Sound recording/editing for voice acting and sound effects.
Particle effect editor (things like explosions, leaks and fires etc..)
Game format 3D Editor (usually the most customized as it matches the game engine precisely - can import data from other tools)
Commercial 3D editors (can make up for deficiencies/minimal features of any company ctreated "Game format 3D Editor", many players have much higher proficiency in existing 3D and 2D tools)
Figure Animation Editor (animation formats are also most customized data format specific to Game Engine used) creates the figures human motions for a particular action/gesture. These are invoked by the behavior scripting to play out the motions the NPCs and players fcharacter figures make. Animals/plants and animated machines similarly have animations created to have proper motions for their moving parts. Appropriate sound effects are paired with these animations.
Minigame Test tool that would assemble the minigame scripts with the assets and scenario data to run the game for testing (including simulating the games interaction with the main server).

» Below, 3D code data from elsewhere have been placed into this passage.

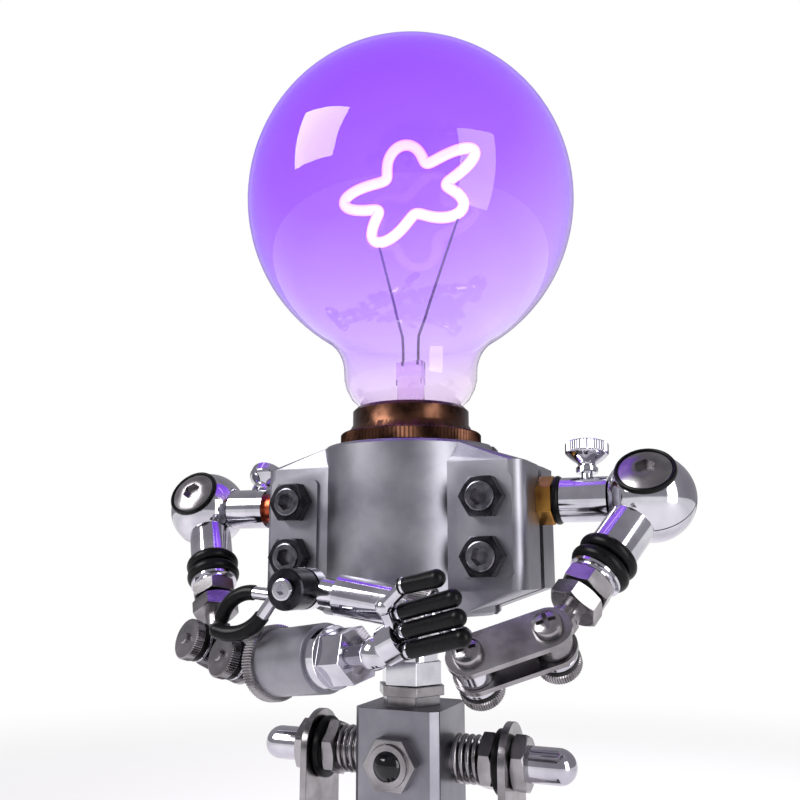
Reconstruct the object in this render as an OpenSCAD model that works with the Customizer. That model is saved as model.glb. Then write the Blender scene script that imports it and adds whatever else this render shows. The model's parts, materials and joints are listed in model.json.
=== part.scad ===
// Desk lamp shaped like a standing robot with folded arms.
// Millimetres. +Z up, the robot faces -Y, its left and right below are the viewer's.
// The origin is on the desk, midway between the feet and under the waist.

/* [Bulb] */
// Diameter of the glass globe
globe_d = 98; // [80:1:110]
// Diameter of the straight glass neck
neck_d = 39; // [34:0.5:44]
// Height of the neck above the lamp holder, up to the globe
neck_h = 18.5; // [16:0.5:30]
// Thickness of the glass
glass_t = 1.2; // [0.8:0.1:2]
// Diameter of the metal screw cap
cap_d = 26.4; // [20:0.1:26.6]
// Length of the metal screw cap
cap_h = 27; // [24:0.5:29]
// Width of the glowing loop
loop_w = 50; // [30:1:56]
// Height of the glowing loop
loop_tall = 35; // [26:1:44]
// Thickness of the glowing loop
loop_t = 3.6; // [2:0.1:5]

/* [Lamp holder] */
// Outer diameter of the holder's lip
lip_d = 33.6; // [32:0.1:36]
// Height of the lip
lip_h = 5; // [3:0.5:7]
// Bore of the holder
socket_d = 28; // [27:0.1:29]
// Outer diameter of the holder's barrel inside the chest
barrel_d = 31.4; // [30.6:0.1:31.8]
// Diameter of the knurled ring
ring_d = 40.5; // [38:0.5:44]
// Height of the knurled ring
ring_h = 4; // [3:0.25:6]

/* [Torso] */
// Diameter of the round drum in the middle of the chest
drum_d = 50; // [46:1:56]
// Height of the drum
drum_h = 45.7; // [42:0.1:52]
// Width of the chest over both ears
ear_w = 75; // [73:0.5:82]
// Depth of the chest over the two front panels
panel_depth = 36; // [33:0.5:40]
// Height of the flat panels
panel_h = 32.5; // [30:0.5:36]
// Radius of the ears' upright corners
corner_r = 4; // [2:0.5:6]
// Gap between the front and rear shells
shell_gap = 4; // [3:0.5:6]
// Wall of the drum
drum_wall = 4; // [3:0.5:5]
// Distance between the two columns of chest bolts
bolt_span_x = 55; // [53:0.5:56]
// Distance between the upper and lower chest bolts
bolt_span_z = 14.9; // [14:0.1:16]
// Thread diameter of the chest bolts
bolt_d = 6; // [4:0.5:6]
// Width across flats of the chest bolts
bolt_af = 10; // [8:0.5:10]
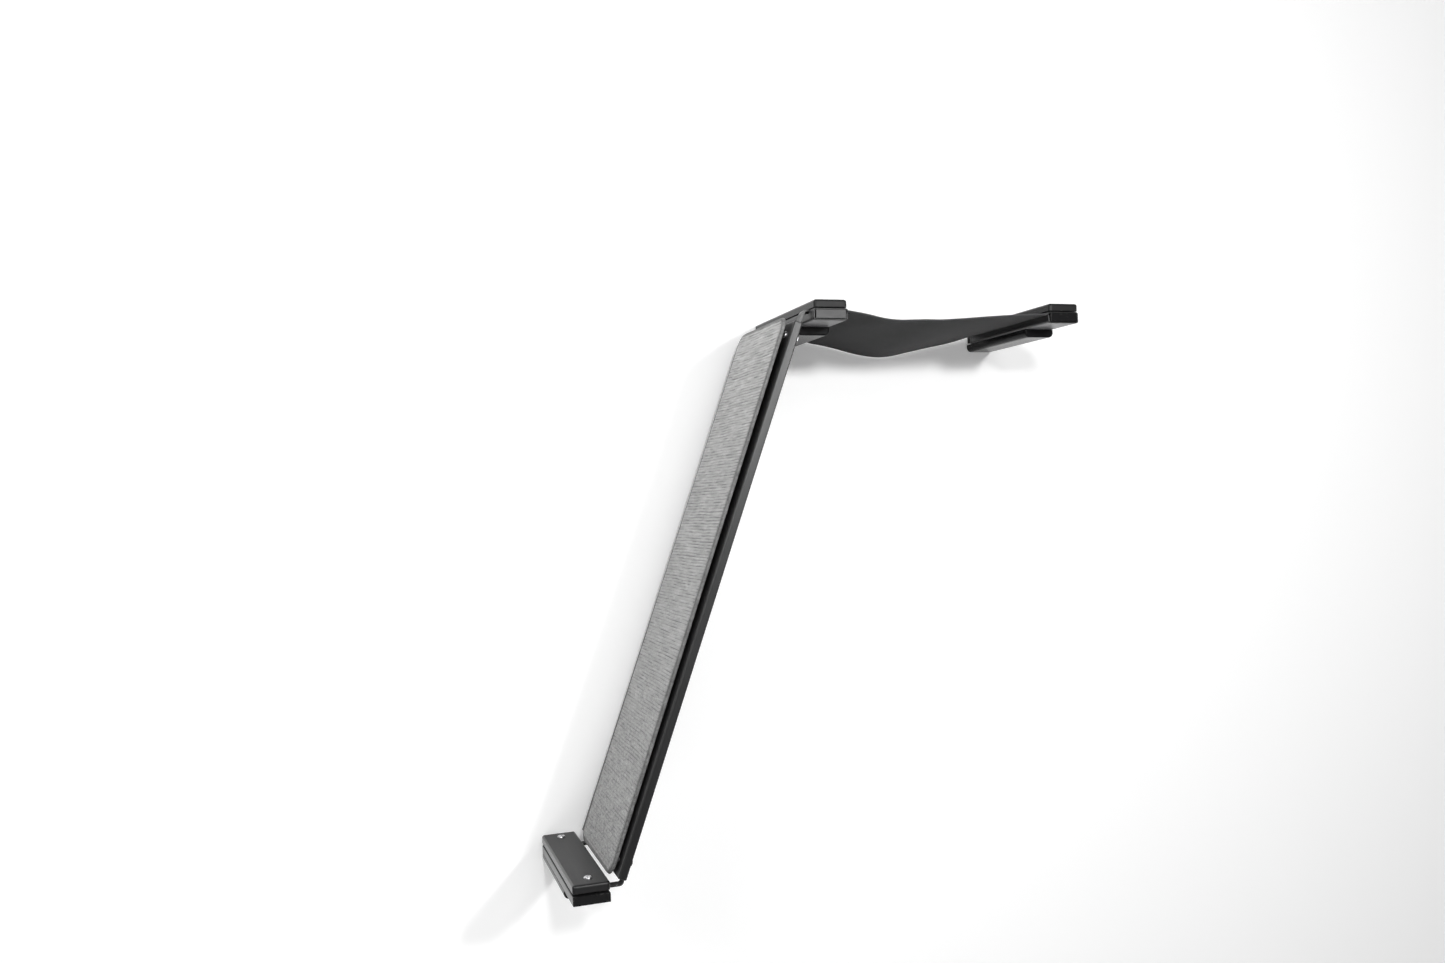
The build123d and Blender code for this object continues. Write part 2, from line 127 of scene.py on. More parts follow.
def maths(tree, operation, a, b=0.0, c=0.0, clamp=False):
    node = add(tree, "ShaderNodeMath", {0: a, 1: b, 2: c}, operation=operation)
    node.use_clamp = clamp
    return node.outputs[0]


def noise(tree, vector, scale, detail=4.0, roughness=0.5, distortion=0.0):
    inputs = {"Vector": vector, "Scale": scale, "Detail": detail, "Roughness": roughness}
    inputs["Distortion"] = distortion
    return add(tree, "ShaderNodeTexNoise", inputs).outputs["Fac"]


def ramp(tree, value, *stops):
    """Maps a value through stops of (position, grey or colour)."""
    node = add(tree, "ShaderNodeValToRGB", {"Fac": value})
    elements = node.color_ramp.elements
    while len(elements) < len(stops):
        elements.new(0.5)
    for element, (place, colour) in zip(elements, stops):
        element.position = place
        element.color = rgba(colour)
    return node.outputs["Color"]


def spread(tree, value, low, high, to_low=0.0, to_high=1.0):
    inputs = {"Value": value, "From Min": low, "From Max": high, "To Min": to_low, "To Max": to_high}
    return add(tree, "ShaderNodeMapRange", inputs, clamp=True).outputs["Result"]


def mix(tree, factor, a, b):
    """Mixes two greys or colours. What is given as a socket is linked."""
    node = add(tree, "ShaderNodeMix", data_type="RGBA")
    for key, value in ((0, factor), (6, a), (7, b)):
        if isinstance(value, bpy.types.NodeSocket):
            tree.links.new(value, node.inputs[key])
        elif key == 0:
            node.inputs[key].default_value = value
        else:
            node.inputs[key].default_value = rgba(value)
    return node.outputs[2]


def bump(tree, height, strength, distance, before=None):
    inputs = {"Height": height, "Strength": strength, "Distance": distance}
    if before is not None:
        inputs["Normal"] = before
    return add(tree, "ShaderNodeBump", inputs).outputs["Normal"]


def placed(tree, origin=(0, 0, 0), turn=(0, 0, 0), scale=(1, 1, 1)):
    """Coordinates in metres in a frame with that origin and turn, then scaled."""
    coords = add(tree, "ShaderNodeTexCoord").outputs["Object"]
    inputs = {"Vector": coords, "Location": origin, "Rotation": turn}
    local = add(tree, "ShaderNodeMapping", inputs, vector_type="TEXTURE")
    return scaled(tree, local.outputs[0], scale)


def scaled(tree, vector, scale, shift=(0, 0, 0)):
    return add(tree, "ShaderNodeMapping", {"Vector": vector, "Scale": scale, "Location": shift}).outputs[0]


def new_material(name):
    material = bpy.data.materials.new(name)
    material.use_nodes = True
    tree = material.node_tree
    return material, tree, tree.nodes["Principled BSDF"]


def connect(tree, shader, **sockets):
    """Sets or links the shader's inputs, named with _ for each space."""
    for name, value in sockets.items():
        key = name.replace("_", " ")
        if isinstance(value, bpy.types.NodeSocket):
            tree.links.new(value, shader.inputs[key])
        else:
            shader.inputs[key].default_value = value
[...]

Some of these tools have to be custom made to match the game engine customizations and would be done for internal development anyway. So expanding them and idiot-proofing them (for ease of use by players) would be the additional work (wouldnt be creating everything from scratch to implement this 'Player Created Asset' system).
Some players have the 'expert level' skill to do any needed complex/difficult scripting/programming, while others would use the previously made templates and substitute the appropriate sub-components and choose/apply options/modes/tweak coefficients/textures to vary the objects when building instances to add to the game. Most anyone could edit a texture (ever use MSPaint??) to make an already skinned object look somewhat different. The few experts create difficult things useable/modifiable by the many. Others come along look at what other players have produced and add their own improvements to their copy. And in the game itself that large assortment of 'good'/'best' objects thus created are moved about and placed flexibly in the game world, and anyone can do that.